Christmas and New Year have just gone by. You may have stories about how you celebrated the holidays – the sumptuous meals shared with all of the family members, the conversations around the fireplace, opening gifts on Christmas eve, etc. Ours is a bit different than usual. Because, on the day before Christmas, we were on emergency-mode.

Not Every Day Is An Emergency

I woke up that day getting ready for my morning coffee. As I was about to reach for the cup, the electricity went out. There was a massive wind storm the evening prior that took out several posts and transmission lines within our area, forcing the power utility company to shut down the electricity for safety reasons. All this on the day before Christmas (additional story about this incident from this news report.)

My first instinct was to see what we had planned for the day and how we can prioritize them accordingly. I was also checking the power utility company’s website and Twitter page for updates on when electricity will be restored.  And because there wasn’t any way to charge my phone while the electricity was out, I made efforts to minimize the usage to make sure I still have it in case of a real emergency. So, the very first instruction I gave out for every one at home was, “minimize usage of electronics.

Because this was the day before Christmas, meals planned were different than what we have on ordinary days. But because there was no electricity to even turn the stove and the oven on, we need to find a way to have something to eat without using both. We also need to decide which meals can be prepared with minimal effort and minimal heat required yet satisfy our now growling stomachs.  Oh, and did I say we love to eat? We opted for leftovers instead.

We had a gas stove that we use for camping. We thought we could use it for preparing lunch until we realized that the portable propane gas tanks have expired. Next option – gas barbecue grill. We managed to have lunch prepared while minimizing effort and heat required. But after six hours of no electricity, we need to plan for our next step. While we didn’t have freezing temperatures and snow this Christmas, we also didn’t have the furnace while the electricity is out. If the electricity won’t be restored overnight, we sure don’t want to be sleeping in a very large fridge. So, we packed up and got ready to spend a night or two at the nearest hotel that has power generators. The deal was, if we still don’t have electricity after coming back from church, we head straight to the hotel. Thankfully, when we got back home at 8:00 PM, we saw the Christmas light turned on which meant electricity has been restored.

H.O.W. To Deal With An Emergency

IT assets do experience some form of an emergency whether we like it or not. That’s why I’ve spent years of really focusing on high availability and disaster recovery solutions and approach for organizations to protect their IT assets. And while there is no one-size-fits-all solution that will address every disaster that you can face, there are guidelines that I recommend to get my customers ready when it happens. Here are some of the lessons that you can learn from this particular situation. To make it easy to remember, think of H.O.W. you can deal with an emergency situation.

  1. Have a plan but be flexible.

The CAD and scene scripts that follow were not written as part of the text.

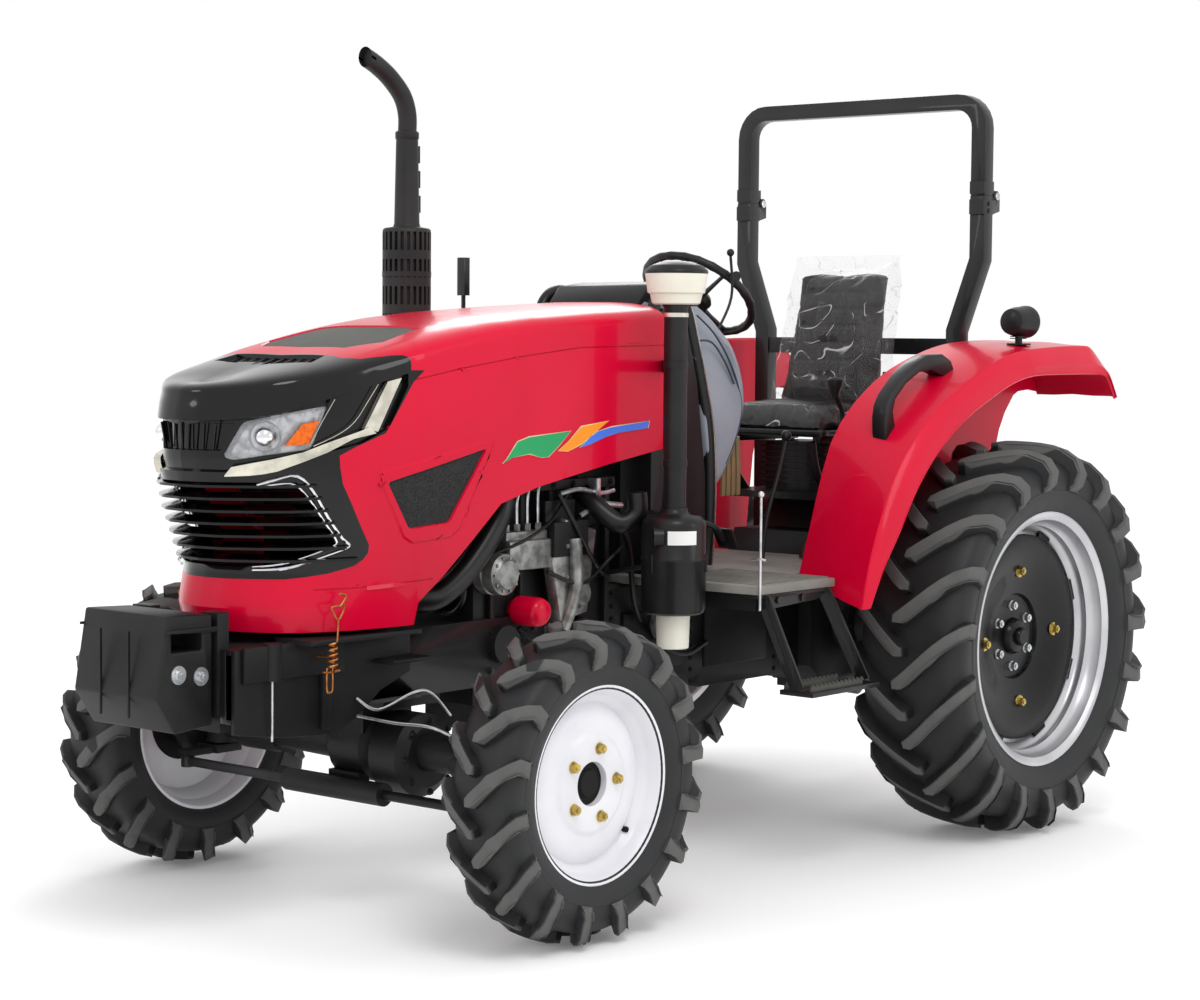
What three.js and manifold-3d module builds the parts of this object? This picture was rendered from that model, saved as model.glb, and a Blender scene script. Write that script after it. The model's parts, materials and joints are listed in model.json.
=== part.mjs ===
// A compact four-wheel-drive farm tractor with a folding roll bar.
// Millimetres. +Z is up, the tractor faces -Y and its left side is +X.
// While the pieces are made, the rear axle lies over y = 0 and the ground is z = 0.
import * as THREE from "three";
import { mergeVertices } from "three/addons/utils/BufferGeometryUtils.js";
import Module from "manifold-3d";

const wasm = await Module();
wasm.setup();

// ---- Driving dimensions ----
const SEAT_GAP = 0.3; // between two pieces that are bolted together
const RUNNING_GAP = 0.5; // radial clearance of a shaft in its bore
const WHEELBASE = 2095;
const ROUND = 24; // sides of a large round piece
const TYRE_ROUND = 32; // sides of a tyre
const SMALL_ROUND = 16; // sides of a small round piece

// Wheels: tyre radius and width, rim flange radius and width, bead seat radius, and the middle's x.
const FRONT = { tyre: 419, width: 205, rim: 261, rimWidth: 166, plane: 766, bead: 246 };
const REAR = { tyre: 624, width: 371, rim: 406, rimWidth: 311, plane: 770, bead: 384 };
const HUB_BORE = 58; // radius of the hole in the front disc's middle
const TYRE_WALL = 26;
const RIM_WALL = 8;
const DISC_WALL = 9;

// Front axle and steering.
const KINGPIN_X = 620;
const KINGPIN_RADIUS = 20;
const KINGPIN_BOSS = 46;
const FORK_GAP = 6; // between the axle's boss and each fork plate
const FORK_PLATE = 24;
const BOSS_HEIGHT = 130;
const AXLE_Z = FRONT.tyre;
const STEER_ARM = 130;
const TIE_ROD_RADIUS = 14;
const AXLE_TUBE = 62;

// Chassis castings.
const RAIL_X = 165; // inner face of a frame rail
const RAIL_THICK = 22;
const RAIL_Z = [585, 775];
const NOSE_Y = -WHEELBASE - 695; // front end of the rails, and the tip of the hood
const nose = (distance) => NOSE_Y + distance; // y of a point that far behind the nose
const RAIL_REAR = -1560;
const ENGINE = { half: 164, front: -1850, rear: -1260, low: 530, high: 1290 };
const CLUTCH = { half: 165, rear: -760 };
const GEARBOX = { half: 125, rear: -230, low: 470, high: 800 };
const REAR_CASE = { half: 175, rear: 215, low: 430, high: 930 };
const REAR_AXLE_Z = REAR.tyre;
const TRUMPET_RADIUS = 78;
const TRUMPET_END = 585;
const REAR_SHAFT = 42;

// Hood.
const HOOD_HALF = 318;
const HOOD_WALL = 14;
const HOOD_LOW = 806; // lower edge of the bumper under the grille
const HOOD_REAR = -1185;
const HOOD_HINGE = { y: -1215, z: 1645 };
const HINGE_PIN = 6; // radius of the hood's two hinge pins

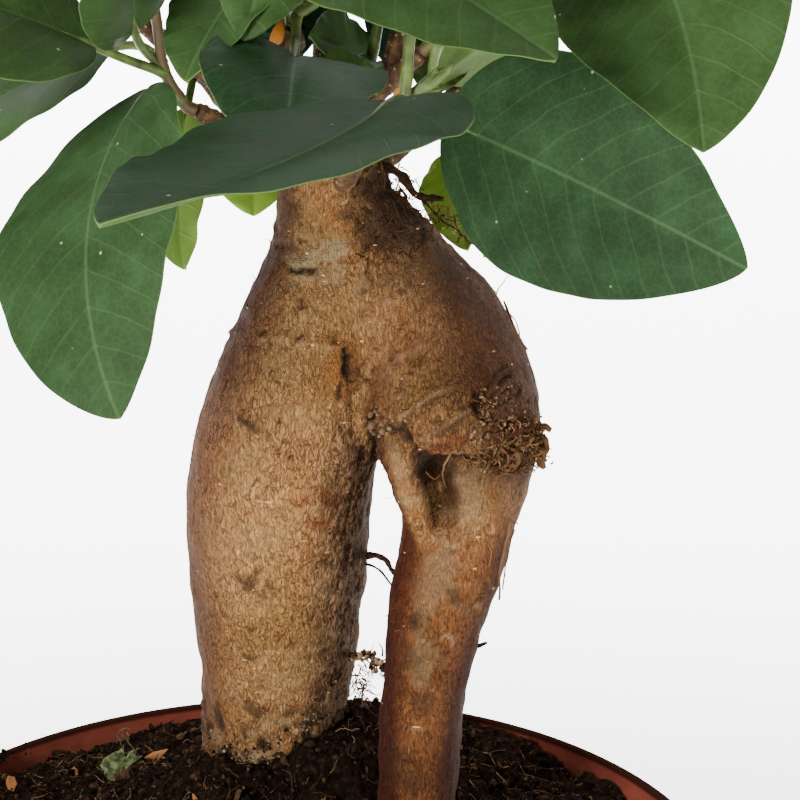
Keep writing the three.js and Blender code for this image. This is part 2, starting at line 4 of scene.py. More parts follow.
import bpy
import numpy as np
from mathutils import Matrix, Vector


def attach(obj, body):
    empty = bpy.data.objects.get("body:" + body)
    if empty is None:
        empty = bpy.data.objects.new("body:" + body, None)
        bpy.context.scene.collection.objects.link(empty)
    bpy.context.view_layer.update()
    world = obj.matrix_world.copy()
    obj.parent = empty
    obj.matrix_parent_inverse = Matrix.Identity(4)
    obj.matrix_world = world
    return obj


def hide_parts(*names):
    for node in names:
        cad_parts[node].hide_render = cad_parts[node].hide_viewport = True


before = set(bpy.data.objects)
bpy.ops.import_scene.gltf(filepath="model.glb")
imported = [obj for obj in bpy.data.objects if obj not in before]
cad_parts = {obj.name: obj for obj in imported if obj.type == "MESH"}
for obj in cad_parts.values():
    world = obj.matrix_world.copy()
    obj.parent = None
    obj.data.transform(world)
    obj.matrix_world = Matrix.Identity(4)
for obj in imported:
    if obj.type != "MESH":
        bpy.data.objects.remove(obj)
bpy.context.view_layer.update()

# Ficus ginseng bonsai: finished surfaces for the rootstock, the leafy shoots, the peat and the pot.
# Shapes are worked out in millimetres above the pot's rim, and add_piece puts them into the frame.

SEAT_GAP = 0.35

# Pot and peat
POT_HEIGHT = 122.0
RIM_RADIUS = 70.0
COLLAR_HEIGHT = 17.0
WALL_RADIUS_TOP = 64.8
BASE_RADIUS = 50.0
WALL = 1.6
FLOOR = 2.4
DRAIN_HOLES = 8
DRAIN_RADIUS = 3.5
DRAIN_CIRCLE = 36.0
FLOOR_MIDDLE = 24.0
# Steps round a drain hole: along the wall, round the plain middle of the floor and up each straight side
WALL_STEPS = 32
MIDDLE_STEPS = 12
SIDE_STEPS = 8
SOIL_BELOW_RIM = 4.0
# Heaps of peat: centre, rise and reach; then a last handful pushed in between the legs, and some on the rim
HEAPS = [((1, 24), 15, 24), ((10, 54), 4.5, 26), ((-60, 28), 5, 12)]
HANDFULS = [((9, 17), 5.5, 8), ((14, 30), 3, 9), ((24, 58), 1.5, 12), ((-12.6, 21.5), 4.4, 5)]
SPILL = ((-57, 34), 1.6, 9)

# Legs: height, centre x, centre y, half width in x, half width in y
LEFT_LEG = [
    [-64, -7, 31, 2, 2], [-30, -6, 29.5, 7, 7], [4, -5, 28, 9.5, 9.5], [18, -2.5, 27, 11.8, 11.2],
    [38, -1.5, 23, 13.8, 13], [58, -0.5, 19, 14.6, 14], [75, 3.3, 18, 14.2, 14.4], [88, 7, 18, 12.7, 13],
    [96, 8.2, 18, 10.1, 11], [104, 8.4, 18, 8.5, 9], [112, 8, 18, 7.2, 7.6], [116, 7.8, 18, 3.5, 3.5],
]
RIGHT_LEG = [
    [-58, 19, 1, 2, 2], [-25, 20, 2.3, 5, 5], [8, 20.8, 4, 5.9, 6.2], [24, 21.7, 6, 6.6, 6.8],
    [35, 23.1, 8, 7, 7.2], [45, 25.4, 9.8, 8.3, 8.6], [53, 27.2, 11.5, 8.8, 9.3], [60, 28.2, 13, 10, 10.2],
    [68, 27.3, 14.5, 12.5, 12.6], [78, 24.7, 16, 14, 14], [88, 20.8, 17, 13.4, 13],
    [96, 16.8, 17.5, 10.9, 10.6], [103, 12.5, 18, 8, 8], [107, 10, 18, 4, 4],
]
BELLY = ([25.5, 11.5, 74], [13, 12.5, 9.5])
KNOT = ([34.4, 9.5, 69.5], [4.8, 5, 5.8])
POCKET = ([23.6, 2.6, 60.5], [3.4, 5, 5])
STRUT = [[17.4, 6, 72.5], [18.3, 3.6, 68.5], [19.6, 3.6, 63.5], [22.6, 6.5, 52.5]]
STRUT_RADII = [2.8, 2.8, 2.5, 1.9]
# The narrow top of the gap between the legs: pixels that look through it, with the half width there
GAP_TOP = [((376.5, 455), 0.3), ((377.5, 463), 0.55), ((380, 472), 0.8)]

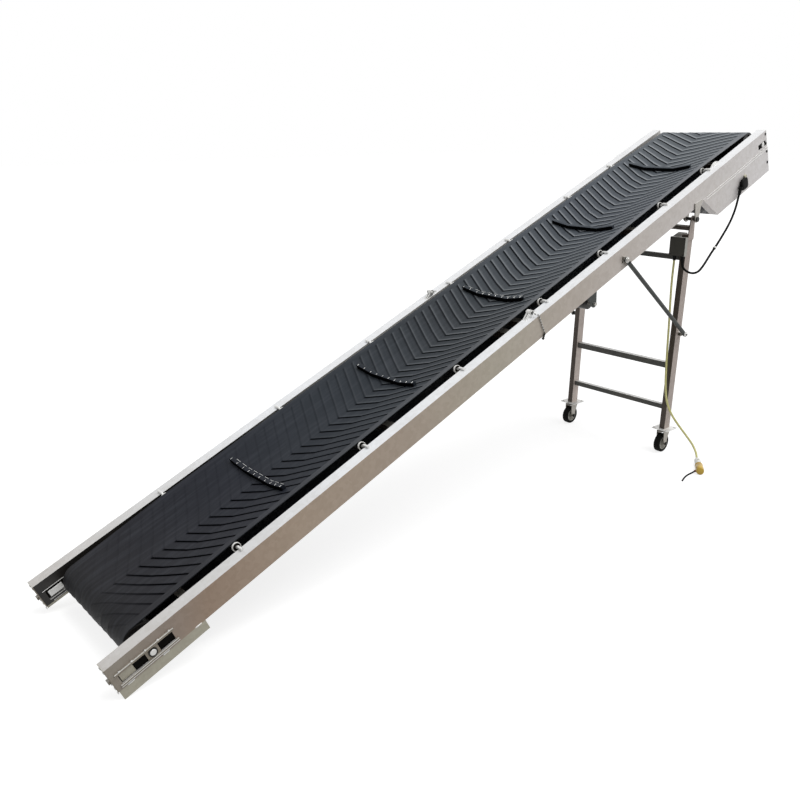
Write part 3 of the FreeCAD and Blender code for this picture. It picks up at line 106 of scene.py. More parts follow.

I cannot overemphasize the importance of having a disaster recovery plan. The plan defines what your response will be when an unplanned event happens. Unfortunately, we cannot plan for everything. That’s why we need to be flexible with our plan. We planned something for the day in preparation for Christmas but because of the power outage, we had to make the necessary arrangements. We could have pursued the plan if we had a standby generator. But because we didn’t, we had to make the necessary changes, including staying at a hotel in case the power outage was extended.
  2. Over-Communicate. It’s interesting to read some of the comments from the power utility company’s Twitter page. They have totally embraced social media for communicating the status of the work being done. This is truly remarkable in terms of keeping the public informed. As I get these information, I also made it a point to tell everyone in the family of what is expected of everyone while we are waiting for the service restoration. Almost every hour between 10:00 AM and 4:00 PM, I communicated what I’ve read from Twitter and gave instructions – take out the leftovers from the fridge to prepare for lunch, keep the doors and windows closed to maintain the heat inside the house, turn on water faucets only when necessary, power down all electronics to minimize battery discharge, start packing up if we still don’t have electricity at 4:00 PM. It’s already stressful for us to face emergencies. Knowing what to expect and how to proceed in emergency situations will help reduce that stress.Over-communicating gets everyone on the same page which makes it easier to rally everyone on a common goal as we go thru an emergency situation.
  3. W.I.N. – What’s important now? I’ve learned about the acronym W.I.N. as I was going thru Greg McKeown’s book Essentialism: The Disciplined Pursuit of Less. In the book, the author shares about how a basketball team stays focused on their own strategies and strengths in spite of their opponents. They do so by answering the question “What’s Important Now?” In an emergency, if we haven’t already defined what’s really important, we will be sidetracked with the unimportant and lose track of what really is. In Abha Dawesar’s TED Talk, she highlights how, despite Hurricane Sandy’s reminder that nature is still way stronger than any technology, we humans are still obsessed about being wired. When a power outage strike, having food to eat is more important than posting a status update on social media. I remember having to power down all of our non-mission critical servers in the data center to keep our production servers from overheating when one of the air conditioning systems failed. Answering this question also helps us identify what isn’t important and how we need to deal with what is  – especially during an emergency.

Nobody wants to be in an emergency situation. But it’s inevitable – even on a cold winter day before Christmas. It’s not a question of whether or not it will happen but rather when it happens. Preparation can help us navigate thru and survive these situations.

Question: How do you prepare for and deal with emergency situations in your IT organization?